Example persisted files
Flow Storage Directory/
├── .git/
├── Bucket_A/
│ ├── bucket.yml
│ ├── Flow_1.snapshot
│ └── Flow_2.snapshot
└── Bucket_B/
├── bucket.yml
└── Flow_4.snapshot
Each Bucket directory contains a YAML file named bucket.yml
. The file manages links from NiFi Registry Bucket and Flow IDs to actual directory and file names. When NiFi Registry starts, this provider reads through Git commit histories and lookup these bucket.yml
files to restore Buckets and Flows for each snapshot version.
Example bucket.yml🔗
layoutVer: 1
bucketId: d1beba88-32e9-45d1-bfe9-057cc41f7ce8
flows:
219cf539-427f-43be-9294-0644fb07ca63: {ver: 7, file: Flow_1.snapshot}
22cccb6c-3011-4493-a996-611f8f112969: {ver: 3, file: Flow_2.snapshot}
Qualified class name: org.apache.nifi.registry.provider.flow.git.GitFlowPersistenceProvider
Property
|
Description
|
Flow Storage Directory
|
REQUIRED: File system path for a directory where flow contents files are persisted to. The directory must exist when NiFi registry starts. Also must be initialized as a Git directory.
|
Remote To Push
|
When a new flow snapshot is created, this persistence provider updates files in the specified Git directory, then creates a commit to the local repository. If Remote To Push is defined, it also pushes to the specified remote repository (e.g. origin ). To define more detailed remote spec such as branch names, use Refspec (see https://git-scm.com/book/en/v2/Git-Internals-The-Refspec).
|
Remote Access User
|
This username is used to make push requests to the remote repository when Remote To Push is enabled, and the remote repository is accessed by HTTP protocol. If SSH is used, user authentication is done with SSH keys.
|
Remote Access Password
|
The password for the Remote Access User .
|
Remote Clone Repository
|
Remote repository URI to use to clone into Flow Storage Directory , if local repository is not present in Flow Storage Directory . If left empty the git directory needs to be configured. If URI is provided then Remote Access User and Remote Access Password also should be present.
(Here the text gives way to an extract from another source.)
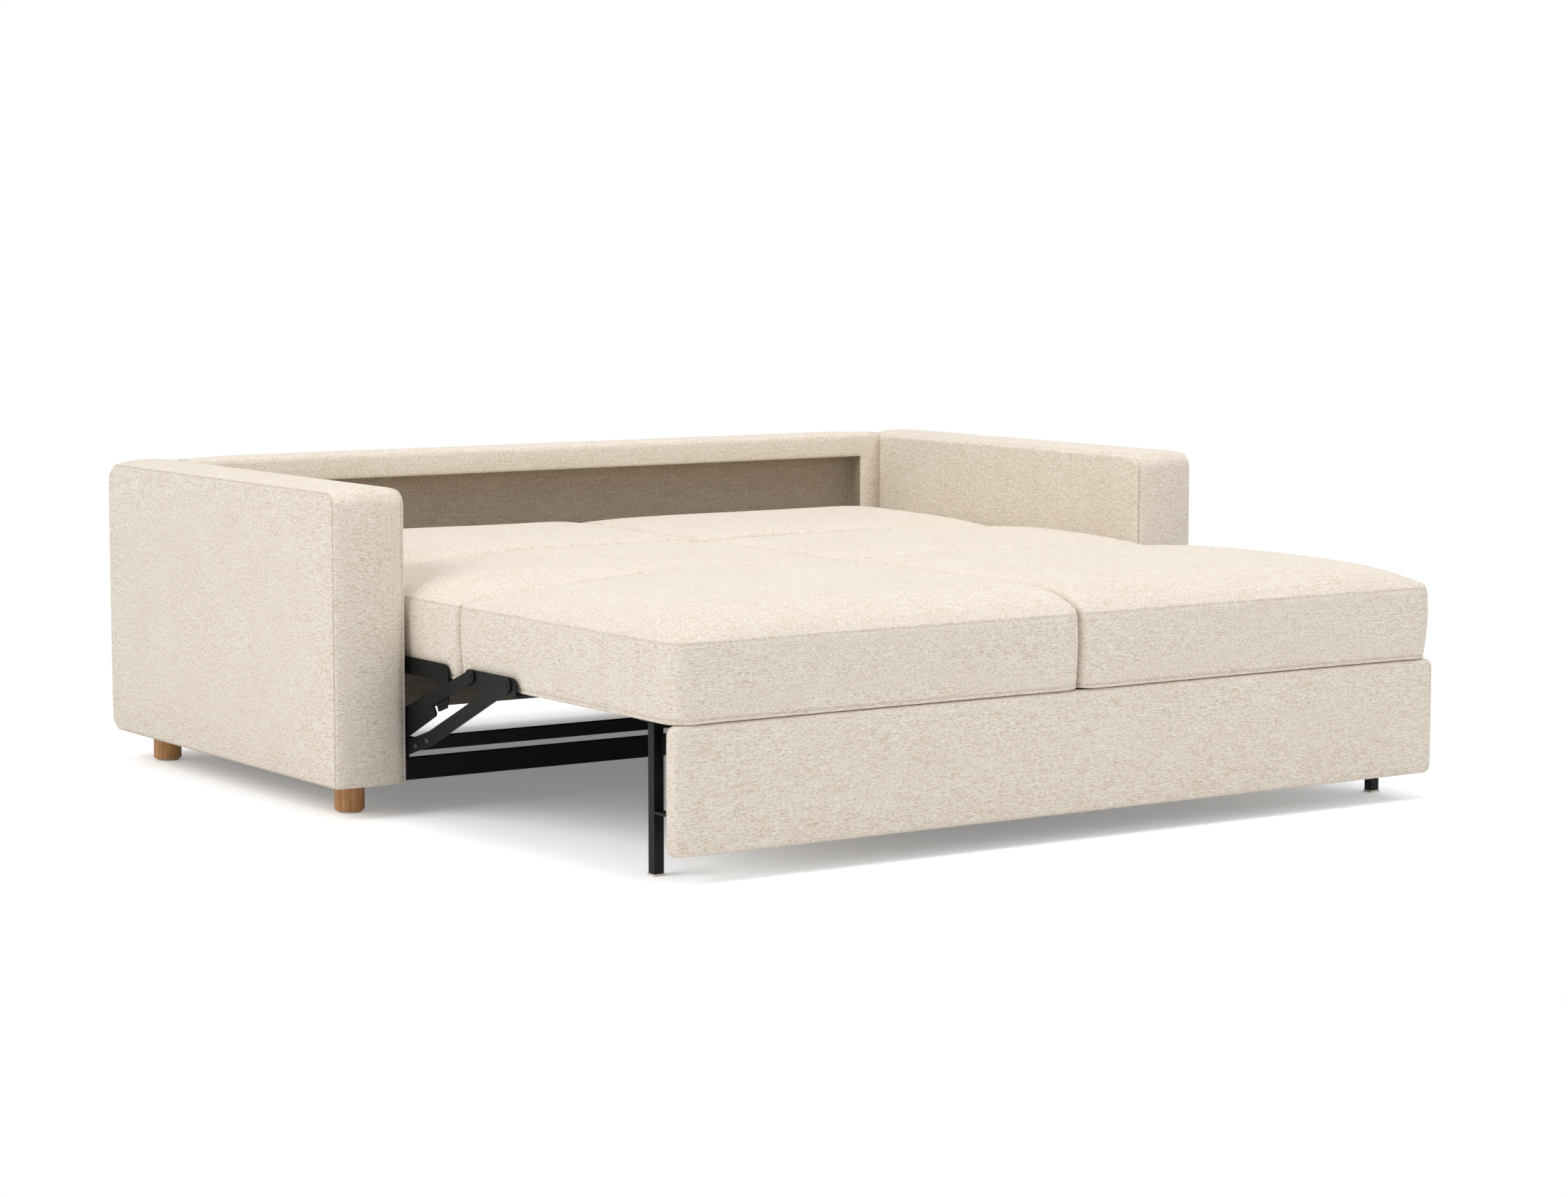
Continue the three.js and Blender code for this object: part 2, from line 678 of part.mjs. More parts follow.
// Front leg: a square tube with the two flats that hold the front panel, and a top plate
// welded to the side of the seat frame.
function makeLeg() {
  const x0 = legOuterX - legTube;
  const legRearY = legFrontY + legTube;
  const panelBackY = bedFrontY + panelThickness + contactGap;
  const tube = boxBetween(x0, legOuterX, legFrontY, legRearY,
    legGlideHeight + contactGap, frameTopZ);
  const lowerFlat = boxBetween(x0, legOuterX, panelBackY, legFrontY + legTube / 2,
    legLowerFlatZ, legLowerFlatZ + legFlat);
  const upperPlate = boxBetween(x0, x0 + legFlat, panelBackY, legFrontY + legTube / 2,
    legUpperPlateBottom, legUpperPlateBottom + legUpperPlateHeight - contactGap);
  const topPlate = boxBetween(frameHalfWidth + contactGap, legOuterX + legTopPlateMargin,
    legFrontY - legTopPlateMargin, legRearY + legTopPlateMargin, frameTopZ - legTopPlate, frameTopZ);
  return tube.add(lowerFlat).add(upperPlate).add(topPlate);
}

function makeLegGlide() {
  return boxBetween(legOuterX - legTube - legGlideMargin, legOuterX + legGlideMargin,
    legFrontY - legGlideMargin, legFrontY + legTube + legGlideMargin, 0, legGlideHeight);
}

// A rivet head standing on the outer face of a bar.
function rivetHead(y, z, faceX) {
  return rodAlongX(faceX - rivetHeight, faceX + rivetHeight, y, z, rivetRadius, smallSides);
}

// Long front bar: a cranked flat from the seat plate down to the carriage, with two rivets.
function makeFrontBar() {
  const x0 = outerLayerX;
  const x1 = x0 + barThickness;
  let bar = roundEndedBar(x0, x1, [[frontBarTopY, frontBarTopZ], [frontBarKinkY, frontBarKinkZ],
    [frontBarEndY, frontBarEndZ]], frontBarWidth);
  for (const share of [frontRivetShare, rearRivetShare]) {
    const y = frontBarKinkY + share * (frontBarEndY - frontBarKinkY);
    const z = frontBarKinkZ + share * (frontBarEndZ - frontBarKinkZ);
    bar = bar.add(rivetHead(y, z, x1));
  }
  return bar.add(rivetHead(frontBarTopY, frontBarTopZ, x1));
}

// Short rear bar: it widens in a step towards the carriage.
function makeRearBar() {
  const x0 = outerLayerX;
  const x1 = x0 + barThickness;
  const slope = (rearBarEndZ - rearBarTopZ) / (rearBarEndY - rearBarTopY);
  const centreAt = (y) => rearBarTopZ + slope * (y - rearBarTopY);
  const bar = roundEndedBar(x0, x1, [[rearBarTopY, rearBarTopZ], [rearBarEndY, rearBarEndZ]], rearBarWidth);
  const wide = roundedShape([
    [rearBarStepY, centreAt(rearBarStepY), 0],
    [rearBarStepY - rearBarStepLean, rearBarStepZ, rearBarStepRound],
    [rearBarEndY, rearBarFootZ, rearBarStepRound],
    [rearBarEndY + rearBarWidth / 2, rearBarEndZ, 0],
  ]);
  return bar.add(extrudeAlongX(wide, x0, x1))
    .add(rivetHead(rearBarTopY, rearBarTopZ, x1));
}

// Pressed side plate on a section frame: it stands beside the cushion, and a ledge along
// its lower edge is welded to the frame's tube below the cushion.
function makeSidePlate(y0, y1, rearRound) {
  const outline = roundedShape([
    [y0, sidePlateBottom, 0],
    [y1, sidePlateBottom, 0],
    [y1, sidePlateTop, rearRound],
    [y0, sidePlateTop, sidePlateRound],
  ]);
  const ledge = boxBetween(frameHalfWidth + contactGap, innerLayerX + barThickness,
    y0, y1, sidePlateBottom, cushionBottom - contactGap);
  return extrudeAlongX(outline, innerLayerX, innerLayerX + barThickness).add(ledge);
}

// Stop arm of the middle plate: it hangs from the plate's front end, behind the rear bar.
function makeStopArm() {
  const front = middlePlateFrontY;
  const rear = front + stopArmWidth;
  const foot = sidePlateBottom - stopArmDrop;
  const outline = roundedShape([
    [front, sidePlateBottom + stopArmLean, 0],
    [front, sidePlateBottom - stopArmShoulderDrop, 0],
    [front + stopArmLean, foot + stopArmToeRise, 0],
    [rear + stopArmHeelReach, foot, 0],
    [rear + 2 * stopArmHeelReach, foot + stopArmHeelRise, 0],
    [rear, sidePlateBottom + stopArmLean, 0],
  ]);
  return extrudeAlongX(outline, innerLayerX, innerLayerX + barThickness);
}

// Gusset behind the lower ends of both bars, which joins them to the carriage.
function makeGusset() {
  return boxBetween(innerLayerX, innerLayerX + barThickness,
    carriageTubeY - gussetFrontReach, carriageTubeY + gussetRearReach,
    carriageTubeZ - gussetDrop, carriageTubeZ + gussetRise);
}

// Carriage: the tube across the sofa, and welded behind each end a hanger with two axles.
function makeCarriage() {
  const end = innerLayerX - contactGap;
  const half = carriageTube / 2;
  const tube = boxBetween(-end, end, carriageTubeY - half, carriageTubeY + half,
    carriageTubeZ - half, carriageTubeZ + half);
  const hangerTop = carriageTubeZ + half - contactGap;
  const plate = boxBetween(hangerX, hangerX + barThickness, hangerFrontY, hangerRearY,
    hangerBottomZ, hangerTop)
    .add(boxBetween(hangerX, hangerX + barThickness, carriageTubeY, hangerFrontY + barThickness,
      carriageTubeZ - half + contactGap, hangerTop));
  const axleEnd = hangerX + barThickness + rollerSideGap + rollerWidth + axleOverhang;
  const axle = (y) => rodAlongX(hangerX, axleEnd, y, rollerZ, axleRadius, smallSides);
  const hanger = plate.add(axle(rollerFrontY)).add(axle(rollerRearY));
  return tube.add(hanger).add(mirrored(hanger));
}

// Plastic roller with chamfered rims, bored for its axle.
function makeRoller(y) {
  const x0 = hangerX + barThickness + rollerSideGap;
  const bore = axleRadius + axleClearance;
  const profile = [
    new THREE.Vector2(bore, 0),
    new THREE.Vector2(rollerRadius - rollerRimChamfer, 0),
    new THREE.Vector2(rollerRadius, rollerRimChamfer),
    new THREE.Vector2(rollerRadius, rollerWidth - rollerRimChamfer),
    new THREE.Vector2(rollerRadius - rollerRimChamfer, rollerWidth),
    new THREE.Vector2(bore, rollerWidth),
    new THREE.Vector2(bore, 0),
  ];
  const roller = new THREE.LatheGeometry(profile, roundSides);
  roller.rotateZ(-Math.PI / 2);
  roller.translate(x0, y, rollerZ);
  return solidOf(roller);
}

// Channel in which the rollers run. It lies on the base rail and ends at the back.
function makeTrack() {
  const openX = hangerX + barThickness + trackSideGap;
  const inside = rollerRadius + rollerGap;
  const y1 = backFrontY - contactGap;
  const outer = boxBetween(openX, trackOuterX, trackFrontY, y1,
    rollerZ - inside - trackWall, rollerZ + inside + trackWall);
  const inner = boxBetween(openX - cutOverrun, trackWebX, trackFrontY - cutOverrun, y1 + cutOverrun,
    rollerZ - inside, rollerZ + inside);
  return outer.subtract(inner);
}

// Fixed frame of the sofa
addPair('frame', 'arm', makeArm(), cloth);
addPiece('frame', 'back_frame', makeBack(), cloth);
makeFeet();
addPiece('frame', 'base_rail', makeBaseRail(), blackSteel);
addPair('frame', 'track', makeTrack(), blackSteel);

// Rear section
addPiece('rear', 'rear_section_frame',
  makeSectionFrame(crestY + frameEndSetback, bedRearY - frameFrontSetback, shortSlatCount), blackSteel);
addCushions('rear', crestY + seamGap / 2, bedRearY, cushionCornerRadius, rearCrown);
addRearPivots();

// Middle section
addPiece('middle', 'middle_section_frame',
  makeSectionFrame(seatSeamY + frameEndSetback, crestY - frameEndSetback, shortSlatCount), blackSteel);
addCushions('middle', seatSeamY + seamGap / 2, crestY - seamGap / 2, cushionCornerRadius, middleCrown);
addPair('middle', 'middle_side_plate',
  makeSidePlate(middlePlateFrontY, middlePlateRearY, 0).add(makeStopArm()), blackSteel);

// Seat section
addPiece('seat', 'seat_section_frame',
  makeSectionFrame(bedFrontY + frameFrontSetback, seatSeamY - frameEndSetback, seatSlatCount), blackSteel);
addCushions('seat', bedFrontY, seatSeamY - seamGap / 2, seatCornerRadius, seatCrown);
addPair('seat', 'seat_side_plate', makeSidePlate(seatPlateFrontY, seatPlateRearY, sidePlateRound), blackSteel);
addPiece('seat', 'front_panel', makeFrontPanel(), cloth);
addPair('seat', 'front_leg', makeLeg(), blackSteel);
addPair('seat', 'front_leg_glide', makeLegGlide(), palePlastic);
addPair('seat', 'front_bar', makeFrontBar(), blackSteel);
addPair('seat', 'rear_bar', makeRearBar(), blackSteel);
addPair('seat', 'carriage_gusset', makeGusset(), blackSteel);
addPiece('seat', 'carriage', makeCarriage(), blackSteel);
addPair('seat', 'front_roller', makeRoller(rollerFrontY), blackPlastic);
addPair('seat', 'rear_roller', makeRoller(rollerRearY), blackPlastic);

// Hinges: the crest hinge folds the undersides together, the seam hinge the cushions
addHinge('crest_hinge', 'middle', 'rear', crestY, foldBottomZ, frameTopZ);
addHinge('seam_hinge', 'seat', 'middle', seatSeamY, foldTopZ, frameBottomZ);

sofa.position.y = footprintShift;

export default sofa;
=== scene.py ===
"""Sleeper sofa, opened into a bed, dressed for a studio picture.

Metres throughout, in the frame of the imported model: origin at the centre of the
footprint on the floor, +X to the right in a front view, +Y to the back, +Z up.
"""
import math

import bmesh
import bpy
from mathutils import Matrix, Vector, noise


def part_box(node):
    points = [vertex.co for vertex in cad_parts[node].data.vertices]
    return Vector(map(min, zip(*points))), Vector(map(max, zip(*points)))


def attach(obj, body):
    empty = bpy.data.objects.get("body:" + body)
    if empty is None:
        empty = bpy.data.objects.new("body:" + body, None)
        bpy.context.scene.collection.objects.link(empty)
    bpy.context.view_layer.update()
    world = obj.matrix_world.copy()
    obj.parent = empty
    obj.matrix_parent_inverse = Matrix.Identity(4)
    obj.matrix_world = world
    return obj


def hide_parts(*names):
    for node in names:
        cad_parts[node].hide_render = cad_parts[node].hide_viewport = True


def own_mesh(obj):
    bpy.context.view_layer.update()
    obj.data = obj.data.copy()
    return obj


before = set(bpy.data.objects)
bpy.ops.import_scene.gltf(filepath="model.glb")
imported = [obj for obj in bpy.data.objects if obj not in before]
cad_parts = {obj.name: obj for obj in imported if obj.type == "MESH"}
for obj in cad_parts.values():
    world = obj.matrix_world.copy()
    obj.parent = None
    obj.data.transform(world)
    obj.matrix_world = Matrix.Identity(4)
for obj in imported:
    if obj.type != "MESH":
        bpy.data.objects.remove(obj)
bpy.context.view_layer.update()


# Camera
# A long lens at the front left, 1.2 m above the floor, as in the photograph. The
# fit came from the edges of the arms, the bed and the panel.
camera_data = bpy.data.cameras.new("camera")
camera_data.sensor_width = 36.0
camera_data.lens = 84.5
camera_data.clip_end = 60.0
camera = bpy.data.objects.new("camera", camera_data)
camera.location = (-4.30075, -6.3738, 1.16828)
camera.rotation_euler = (math.radians(84.08), 0.0, math.radians(-34.06))
bpy.context.collection.objects.link(camera)
bpy.context.scene.camera = camera
bpy.context.scene.view_settings.view_transform = "Standard"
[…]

Currently, default branch of remote will be cloned.
|
Git user authentication🔗
By default, this persistence repository only create commits to local repository. No user authentication is needed to do so. However, if 'Commit To Push' is enabled, user authentication to the remote Git repository is required.
If the remote repository is accessed by HTTP, then username and password for authentication can be configured in the providers XML configuration file.
When SSH is used, SSH keys are used to identify a Git user. In order to pick the right key to a remote server, the SSH configuration file ${USER_HOME}/.ssh/config
is used. The SSH configuration file can contain multiple Host
entries to specify a key file to login to a remote Git server. The Host
must match with the target remote Git server hostname.
example SSH config file
Host git.example.com
HostName git.example.com
IdentityFile ~/.ssh/id_rsa
Host github.com
HostName github.com
IdentityFile ~/.ssh/key-for-github
Host bitbucket.org
HostName bitbucket.org
IdentityFile ~/.ssh/key-for-bitbucket